First-Order Optimality Conditions for Mathematical Programs with Second-Order Cone Complementarity Constraints
本文研究具有二阶锥互补约束的数学规划,推导了在特定约束规格下的强、Mordukhovich和Clarke一阶最优性条件,并指出经典KKT条件与强平稳条件不等价,除非每个二阶锥的维数不超过2。
In this paper we consider a mathematical program with second-order cone complementarity constraints (SOCMPCC). The SOCMPCC generalizes the mathematical program with complementarity constraints (MPCC) in replacing the set of nonnegative reals by second-order cones. There are difficulties in applying the classical Karush--Kuhn--Tucker (KKT) condition to the SOCMPCC directly since the usual constraint qualification such as Robinson's constraint qualification never holds if it is considered as an optimization problem with a convex cone constraint.
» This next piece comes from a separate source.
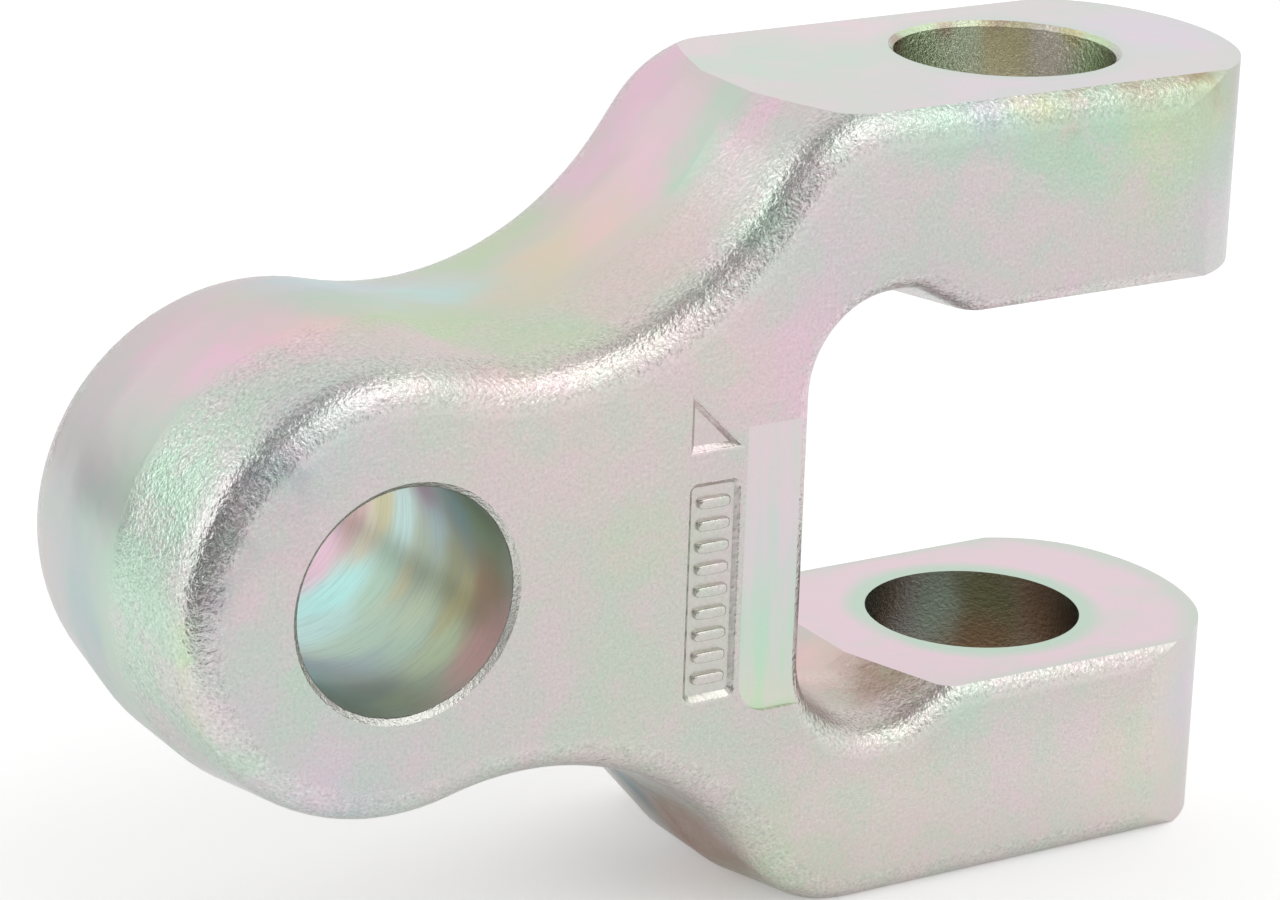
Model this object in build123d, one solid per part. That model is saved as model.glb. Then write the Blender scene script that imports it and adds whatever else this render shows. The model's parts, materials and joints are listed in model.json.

Using various reformulations and recent results on the exact formula for the proximal/regular and limiting normal cone, we derive necessary optimality conditions in the forms of the strong, Mordukhovich, and Clarke (resp., S, M, and C) stationary conditions under certain constraint qualifications. We also show that, unlike the MPCC, the classical KKT condition of the SOCMPCC is in general not equivalent to the S-stationary condition unless the dimension of each second-order cone is not more than 2. Finally, we show that reformulating an MPCC as an SOCMPCC produces new and weaker necessary optimality conditions.